[Entries with parts and joints]

• • • •

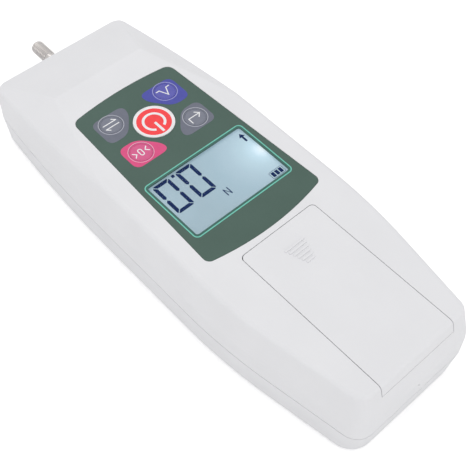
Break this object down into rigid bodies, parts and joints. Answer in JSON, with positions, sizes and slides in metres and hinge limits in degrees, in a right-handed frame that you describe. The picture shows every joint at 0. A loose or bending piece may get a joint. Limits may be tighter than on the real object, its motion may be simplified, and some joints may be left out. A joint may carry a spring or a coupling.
{
  "type": "digital push-pull force gauge",
  "caption": "Handheld digital push-pull force gauge: two-part moulded case, sliding battery door, display, round keys, and a threaded sensing stud.",
  "frame": {"origin": "on the resting face, under the middle of the case", "axes": "+Y along the measuring axis towards the stud's tip, +Z out of the display side, +X to the right"},
  "size_m": [0.076, 0.2224, 0.0378],
  "materials": {
    "case_plastic": "fine moulded texture, near white",
    "overlay_film": "printed film, dark green, satin",
    "window_pane": "clear acrylic, polished",
    "lcd_glass": "blue-grey display glass",
    "backlight": "white diffuser",
    "frame_plastic": "black moulded",
    "key_red": "printed film, red with a white rim",
    "key_blue": "printed film, blue",
    "key_pink": "printed film, pink",
    "key_grey": "printed film, grey",
    "board": "green solder mask",
    "chip": "black moulded packages",
    "steel": "zinc plated or stainless steel",
    "shaft_steel": "turned stainless steel",
    "alloy": "machined and anodised",
    "gauge_foil": "foil on a film backing",
    "contact": "nickel plated spring strip",
    "insert_brass": "knurled brass",
    "holder_plastic": "black moulded",
    "cell_jacket": "printed jacket"
  },
  "bodies": {
    "case": {"upper_case": "case_plastic", "lower_case": "case_plastic", "keypad_overlay": "overlay_film", "display_window": "window_pane", "lcd_glass": "lcd_glass", "lcd_backlight": "backlight", "display_frame": "frame_plastic", "display_pins": "contact", "main_board": "board", "board_components": "chip", "board_screws": "steel", "power_dome": "contact", "unit_dome": "contact", "peak_dome": "contact", "zero_dome": "contact", "set_dome": "contact", "case_screws": "steel", "mount_inserts": "insert_brass", "chassis": "steel", "chassis_screws": "steel", "load_cell": "alloy", "strain_gauges": "gauge_foil", "load_cell_bolt": "steel", "battery_holder": "holder_plastic", "battery_cells": "cell_jacket", "battery_springs": "contact", "battery_plates": "contact"},
    "shaft": {"sensing_shaft": "shaft_steel", "lock_nut": "steel", "stop_nut": "steel"},
    "door": {"battery_door": "case_plastic"},
    "power_button": {"power_key": "key_red"},
    "unit_button": {"unit_key": "key_grey"},
    "peak_button": {"peak_key": "key_blue"},
    "zero_button": {"zero_key": "key_pink"},
    "set_button": {"set_key": "key_grey"}
  },
  "joints": [
    {"name": "shaft_load", "type": "slide", "parent": "case", "child": "shaft", "axis": [0, 1, 0], "range_m": [-0.0003, 0.0003], "stiffness_N_per_m": 2000000, "deforming": ["load_cell", "strain_gauges"]},
    {"name": "door_slide", "type": "slide", "parent": "case", "child": "door", "axis": [0, -1, 0], "range_m": [0, 0.075]},
    {"name": "power_press", "type": "slide", "parent": "case", "child": "power_button", "axis": [0, 0, -1], "range_m": [0, 0.0003], "stiffness_N_per_m": 6000, "deforming": ["power_dome"]},
    {"name": "unit_press", "type": "slide", "parent": "case", "child": "unit_button", "axis": [0, 0, -1], "range_m": [0, 0.0003], "stiffness_N_per_m": 6000, "deforming": ["unit_dome"]},
    {"name": "peak_press", "type": "slide", "parent": "case", "child": "peak_button", "axis": [0, 0, -1], "range_m": [0, 0.0003], "stiffness_N_per_m": 6000, "deforming": ["peak_dome"]},
    {"name": "zero_press", "type": "slide", "parent": "case", "child": "zero_button", "axis": [0, 0, -1], "range_m": [0, 0.0003], "stiffness_N_per_m": 6000, "deforming": ["zero_dome"]},
    {"name": "set_press", "type": "slide", "parent": "case", "child": "set_button", "axis": [0, 0, -1], "range_m": [0, 0.0003], "stiffness_N_per_m": 6000, "deforming": ["set_dome"]}
  ]
}
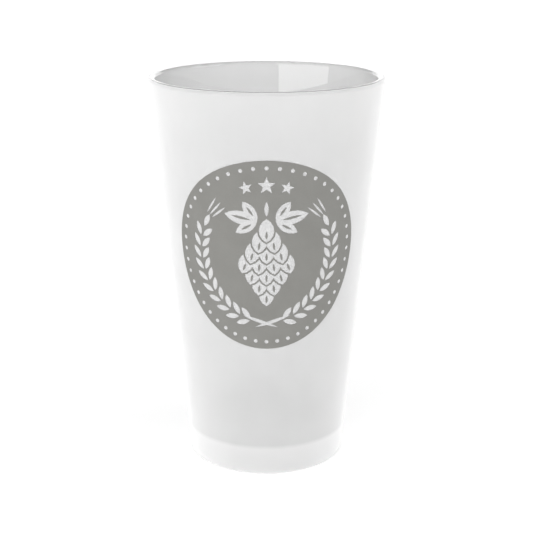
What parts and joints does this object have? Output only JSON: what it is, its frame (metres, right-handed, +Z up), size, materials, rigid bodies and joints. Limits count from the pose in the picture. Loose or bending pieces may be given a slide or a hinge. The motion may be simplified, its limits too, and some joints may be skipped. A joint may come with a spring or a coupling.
{
  "type": "pint glass",
  "caption": "Tapered frosted beer glass with a clear round lip, thick base and printed round badge.",
  "frame": {"origin": "centre of the foot, in the plane that it stands on", "axes": "+Z up along the glass's own axis, -Y through the middle of the printed badge, +X to the right as seen facing the badge"},
  "size_m": [0.0891, 0.0892, 0.1492],
  "materials": {
    "clear_glass": "clear soda-lime glass, glossy, with a fire-polished lip",
    "satin_coat": "fine satin frost, translucent white",
    "grey_ink": "matt warm grey print"
  },
  "bodies": {
    "root": {"glass_body": "clear_glass", "frosted_coat": "satin_coat", "badge_field": "grey_ink", "badge_veins": "grey_ink"}
  },
  "joints": []
}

• • • •

## Task statement
Return the entries above exactly, each one complete.

## Task answer
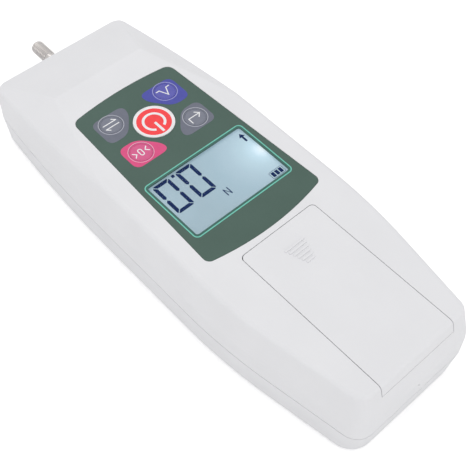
Break this object down into rigid bodies, parts and joints. Answer in JSON, with positions, sizes and slides in metres and hinge limits in degrees, in a right-handed frame that you describe. The picture shows every joint at 0. A loose or bending piece may get a joint. Limits may be tighter than on the real object, its motion may be simplified, and some joints may be left out. A joint may carry a spring or a coupling.
{
  "type": "digital push-pull force gauge",
  "caption": "Handheld digital push-pull force gauge: two-part moulded case, sliding battery door, display, round keys, and a threaded sensing stud.",
  "frame": {"origin": "on the resting face, under the middle of the case", "axes": "+Y along the measuring axis towards the stud's tip, +Z out of the display side, +X to the right"},
  "size_m": [0.076, 0.2224, 0.0378],
  "materials": {
    "case_plastic": "fine moulded texture, near white",
    "overlay_film": "printed film, dark green, satin",
    "window_pane": "clear acrylic, polished",
    "lcd_glass": "blue-grey display glass",
    "backlight": "white diffuser",
    "frame_plastic": "black moulded",
    "key_red": "printed film, red with a white rim",
    "key_blue": "printed film, blue",
    "key_pink": "printed film, pink",
    "key_grey": "printed film, grey",
    "board": "green solder mask",
    "chip": "black moulded packages",
    "steel": "zinc plated or stainless steel",
    "shaft_steel": "turned stainless steel",
    "alloy": "machined and anodised",
    "gauge_foil": "foil on a film backing",
    "contact": "nickel plated spring strip",
    "insert_brass": "knurled brass",
    "holder_plastic": "black moulded",
    "cell_jacket": "printed jacket"
  },
  "bodies": {
    "case": {"upper_case": "case_plastic", "lower_case": "case_plastic", "keypad_overlay": "overlay_film", "display_window": "window_pane", "lcd_glass": "lcd_glass", "lcd_backlight": "backlight", "display_frame": "frame_plastic", "display_pins": "contact", "main_board": "board", "board_components": "chip", "board_screws": "steel", "power_dome": "contact", "unit_dome": "contact", "peak_dome": "contact", "zero_dome": "contact", "set_dome": "contact", "case_screws": "steel", "mount_inserts": "insert_brass", "chassis": "steel", "chassis_screws": "steel", "load_cell": "alloy", "strain_gauges": "gauge_foil", "load_cell_bolt": "steel", "battery_holder": "holder_plastic", "battery_cells": "cell_jacket", "battery_springs": "contact", "battery_plates": "contact"},
    "shaft": {"sensing_shaft": "shaft_steel", "lock_nut": "steel", "stop_nut": "steel"},
    "door": {"battery_door": "case_plastic"},
    "power_button": {"power_key": "key_red"},
    "unit_button": {"unit_key": "key_grey"},
    "peak_button": {"peak_key": "key_blue"},
    "zero_button": {"zero_key": "key_pink"},
    "set_button": {"set_key": "key_grey"}
  },
  "joints": [
    {"name": "shaft_load", "type": "slide", "parent": "case", "child": "shaft", "axis": [0, 1, 0], "range_m": [-0.0003, 0.0003], "stiffness_N_per_m": 2000000, "deforming": ["load_cell", "strain_gauges"]},
    {"name": "door_slide", "type": "slide", "parent": "case", "child": "door", "axis": [0, -1, 0], "range_m": [0, 0.075]},
    {"name": "power_press", "type": "slide", "parent": "case", "child": "power_button", "axis": [0, 0, -1], "range_m": [0, 0.0003], "stiffness_N_per_m": 6000, "deforming": ["power_dome"]},
    {"name": "unit_press", "type": "slide", "parent": "case", "child": "unit_button", "axis": [0, 0, -1], "range_m": [0, 0.0003], "stiffness_N_per_m": 6000, "deforming": ["unit_dome"]},
    {"name": "peak_press", "type": "slide", "parent": "case", "child": "peak_button", "axis": [0, 0, -1], "range_m": [0, 0.0003], "stiffness_N_per_m": 6000, "deforming": ["peak_dome"]},
    {"name": "zero_press", "type": "slide", "parent": "case", "child": "zero_button", "axis": [0, 0, -1], "range_m": [0, 0.0003], "stiffness_N_per_m": 6000, "deforming": ["zero_dome"]},
    {"name": "set_press", "type": "slide", "parent": "case", "child": "set_button", "axis": [0, 0, -1], "range_m": [0, 0.0003], "stiffness_N_per_m": 6000, "deforming": ["set_dome"]}
  ]
}
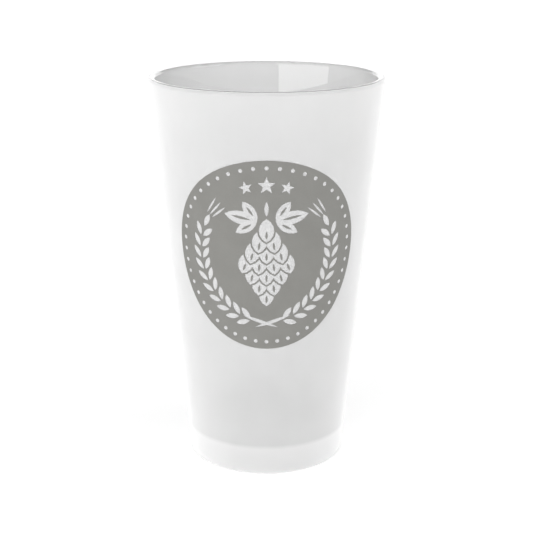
What parts and joints does this object have? Output only JSON: what it is, its frame (metres, right-handed, +Z up), size, materials, rigid bodies and joints. Limits count from the pose in the picture. Loose or bending pieces may be given a slide or a hinge. The motion may be simplified, its limits too, and some joints may be skipped. A joint may come with a spring or a coupling.
{
  "type": "pint glass",
  "caption": "Tapered frosted beer glass with a clear round lip, thick base and printed round badge.",
  "frame": {"origin": "centre of the foot, in the plane that it stands on", "axes": "+Z up along the glass's own axis, -Y through the middle of the printed badge, +X to the right as seen facing the badge"},
  "size_m": [0.0891, 0.0892, 0.1492],
  "materials": {
    "clear_glass": "clear soda-lime glass, glossy, with a fire-polished lip",
    "satin_coat": "fine satin frost, translucent white",
    "grey_ink": "matt warm grey print"
  },
  "bodies": {
    "root": {"glass_body": "clear_glass", "frosted_coat": "satin_coat", "badge_field": "grey_ink", "badge_veins": "grey_ink"}
  },
  "joints": []
}